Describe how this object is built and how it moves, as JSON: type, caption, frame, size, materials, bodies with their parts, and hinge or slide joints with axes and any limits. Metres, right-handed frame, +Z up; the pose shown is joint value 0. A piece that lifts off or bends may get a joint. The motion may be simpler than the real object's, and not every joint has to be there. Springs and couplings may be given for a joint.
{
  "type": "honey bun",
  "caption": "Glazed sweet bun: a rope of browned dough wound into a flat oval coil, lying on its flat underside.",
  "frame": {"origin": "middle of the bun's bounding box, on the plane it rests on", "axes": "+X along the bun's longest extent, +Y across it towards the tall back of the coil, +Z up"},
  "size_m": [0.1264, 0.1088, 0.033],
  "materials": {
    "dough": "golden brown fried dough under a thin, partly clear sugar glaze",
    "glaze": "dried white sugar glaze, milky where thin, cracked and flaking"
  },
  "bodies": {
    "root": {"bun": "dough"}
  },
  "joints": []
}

---

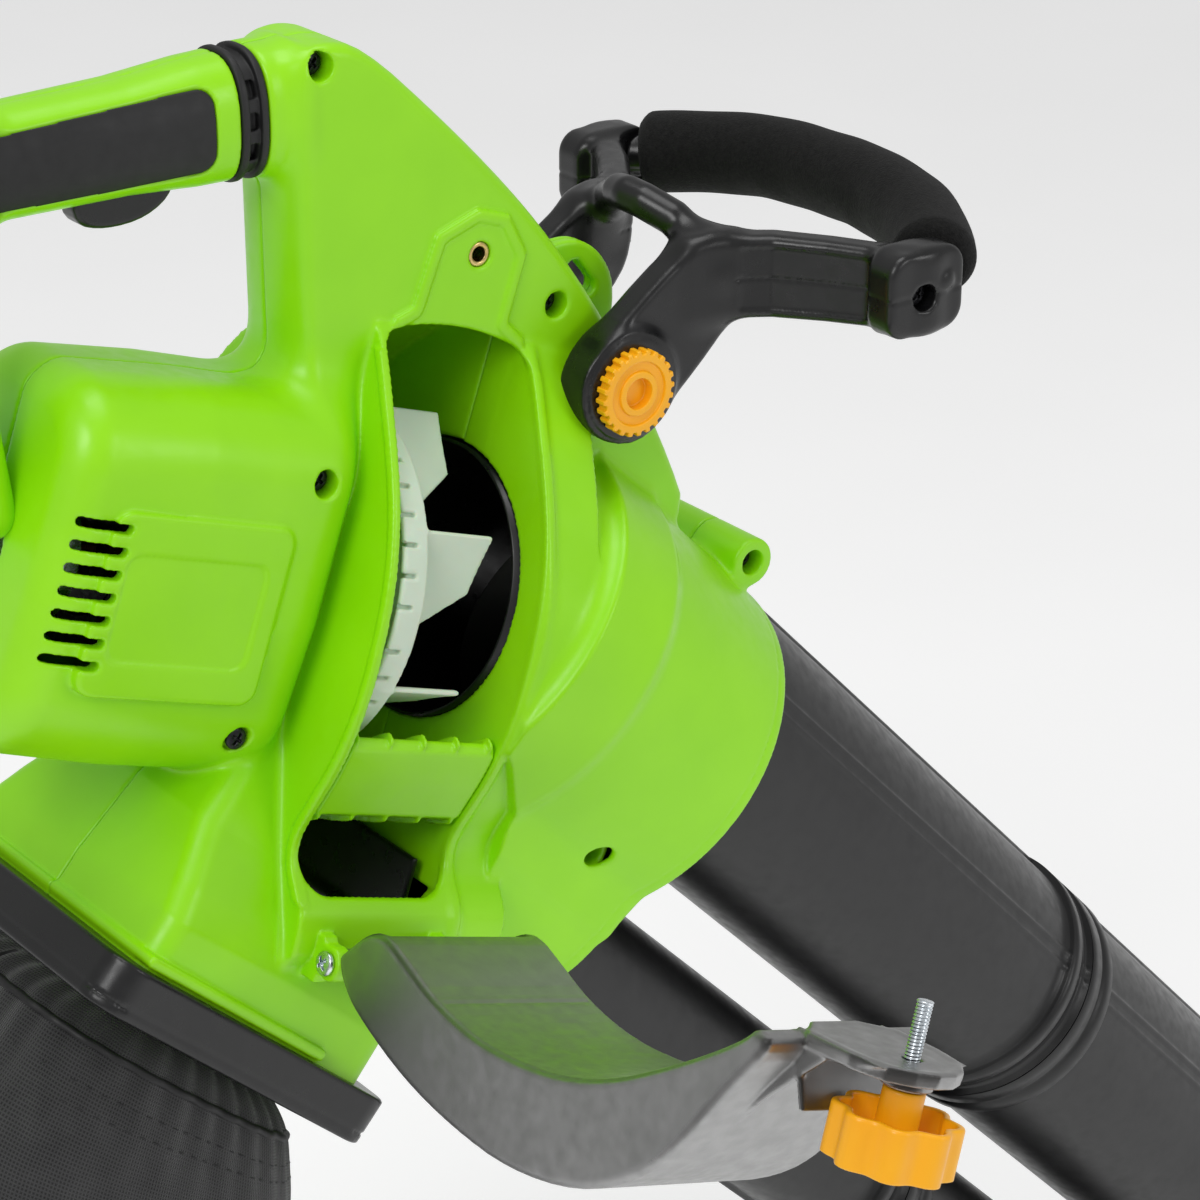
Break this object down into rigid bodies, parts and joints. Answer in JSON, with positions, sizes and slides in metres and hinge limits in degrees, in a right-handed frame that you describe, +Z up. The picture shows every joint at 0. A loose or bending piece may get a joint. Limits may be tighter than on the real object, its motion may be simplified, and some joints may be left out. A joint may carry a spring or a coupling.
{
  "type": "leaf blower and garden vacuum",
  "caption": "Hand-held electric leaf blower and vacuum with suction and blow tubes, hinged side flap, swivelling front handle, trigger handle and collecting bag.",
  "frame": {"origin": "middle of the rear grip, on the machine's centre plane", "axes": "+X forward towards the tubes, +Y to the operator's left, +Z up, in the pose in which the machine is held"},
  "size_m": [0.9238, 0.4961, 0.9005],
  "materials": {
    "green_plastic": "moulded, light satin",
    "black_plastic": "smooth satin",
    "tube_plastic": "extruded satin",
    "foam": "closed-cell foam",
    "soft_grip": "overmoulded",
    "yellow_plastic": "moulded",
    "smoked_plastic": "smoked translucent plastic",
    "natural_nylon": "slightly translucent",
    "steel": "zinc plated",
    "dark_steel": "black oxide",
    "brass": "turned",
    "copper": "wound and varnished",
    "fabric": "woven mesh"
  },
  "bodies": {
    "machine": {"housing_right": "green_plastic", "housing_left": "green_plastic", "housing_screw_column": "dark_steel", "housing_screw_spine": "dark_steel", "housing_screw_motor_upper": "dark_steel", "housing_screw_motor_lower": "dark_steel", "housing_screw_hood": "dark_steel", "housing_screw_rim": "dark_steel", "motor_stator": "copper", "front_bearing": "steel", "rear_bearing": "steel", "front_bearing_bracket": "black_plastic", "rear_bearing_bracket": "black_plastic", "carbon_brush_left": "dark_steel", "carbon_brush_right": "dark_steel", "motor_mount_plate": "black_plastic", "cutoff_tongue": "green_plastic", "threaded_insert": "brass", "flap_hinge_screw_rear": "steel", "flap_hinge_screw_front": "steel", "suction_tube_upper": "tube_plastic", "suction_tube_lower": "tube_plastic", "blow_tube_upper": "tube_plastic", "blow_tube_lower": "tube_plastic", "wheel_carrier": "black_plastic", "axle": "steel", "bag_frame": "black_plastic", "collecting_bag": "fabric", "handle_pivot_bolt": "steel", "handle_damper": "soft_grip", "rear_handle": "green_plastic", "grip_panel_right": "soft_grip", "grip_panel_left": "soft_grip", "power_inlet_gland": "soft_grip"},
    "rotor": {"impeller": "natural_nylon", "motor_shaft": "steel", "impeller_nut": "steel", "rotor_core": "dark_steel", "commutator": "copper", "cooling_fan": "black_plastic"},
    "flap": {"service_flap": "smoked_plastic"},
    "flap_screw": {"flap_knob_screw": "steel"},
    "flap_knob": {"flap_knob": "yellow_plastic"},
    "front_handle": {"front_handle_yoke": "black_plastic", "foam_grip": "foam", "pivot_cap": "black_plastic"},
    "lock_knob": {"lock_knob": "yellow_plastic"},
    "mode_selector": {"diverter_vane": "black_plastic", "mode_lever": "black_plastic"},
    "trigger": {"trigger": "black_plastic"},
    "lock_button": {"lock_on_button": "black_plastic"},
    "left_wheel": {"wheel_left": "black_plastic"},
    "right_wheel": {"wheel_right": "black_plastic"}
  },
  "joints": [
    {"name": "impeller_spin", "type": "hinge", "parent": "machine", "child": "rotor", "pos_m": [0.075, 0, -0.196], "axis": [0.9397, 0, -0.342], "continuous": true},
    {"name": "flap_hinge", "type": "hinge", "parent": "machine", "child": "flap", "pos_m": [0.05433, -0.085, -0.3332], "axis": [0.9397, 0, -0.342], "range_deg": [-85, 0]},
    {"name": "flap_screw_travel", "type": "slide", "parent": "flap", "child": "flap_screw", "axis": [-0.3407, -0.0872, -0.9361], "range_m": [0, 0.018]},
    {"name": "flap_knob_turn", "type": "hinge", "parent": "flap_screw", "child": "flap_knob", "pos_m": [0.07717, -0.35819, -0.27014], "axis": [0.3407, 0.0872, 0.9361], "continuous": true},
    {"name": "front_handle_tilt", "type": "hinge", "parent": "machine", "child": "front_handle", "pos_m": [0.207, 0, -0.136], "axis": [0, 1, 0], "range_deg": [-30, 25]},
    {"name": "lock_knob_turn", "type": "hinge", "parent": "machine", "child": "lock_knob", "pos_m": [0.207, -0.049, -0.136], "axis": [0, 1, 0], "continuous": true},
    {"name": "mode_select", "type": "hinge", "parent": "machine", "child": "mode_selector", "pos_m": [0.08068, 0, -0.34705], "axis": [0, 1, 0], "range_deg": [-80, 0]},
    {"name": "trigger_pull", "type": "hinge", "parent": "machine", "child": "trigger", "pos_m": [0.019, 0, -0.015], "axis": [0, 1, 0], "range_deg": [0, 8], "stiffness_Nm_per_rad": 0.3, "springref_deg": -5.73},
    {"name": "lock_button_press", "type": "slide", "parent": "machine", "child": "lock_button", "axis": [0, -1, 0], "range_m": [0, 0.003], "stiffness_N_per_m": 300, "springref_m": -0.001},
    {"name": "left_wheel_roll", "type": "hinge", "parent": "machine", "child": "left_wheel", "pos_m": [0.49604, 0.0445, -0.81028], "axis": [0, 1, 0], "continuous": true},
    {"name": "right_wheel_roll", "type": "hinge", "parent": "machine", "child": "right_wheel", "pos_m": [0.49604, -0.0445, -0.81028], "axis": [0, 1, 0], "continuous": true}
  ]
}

**Work to complete**
Copy out each line in the preceding records that contains "piece".

**Result of this exercise**
Describe how this object is built and how it moves, as JSON: type, caption, frame, size, materials, bodies with their parts, and hinge or slide joints with axes and any limits. Metres, right-handed frame, +Z up; the pose shown is joint value 0. A piece that lifts off or bends may get a joint. The motion may be simpler than the real object's, and not every joint has to be there. Springs and couplings may be given for a joint.
Break this object down into rigid bodies, parts and joints. Answer in JSON, with positions, sizes and slides in metres and hinge limits in degrees, in a right-handed frame that you describe, +Z up. The picture shows every joint at 0. A loose or bending piece may get a joint. Limits may be tighter than on the real object, its motion may be simplified, and some joints may be left out. A joint may carry a spring or a coupling.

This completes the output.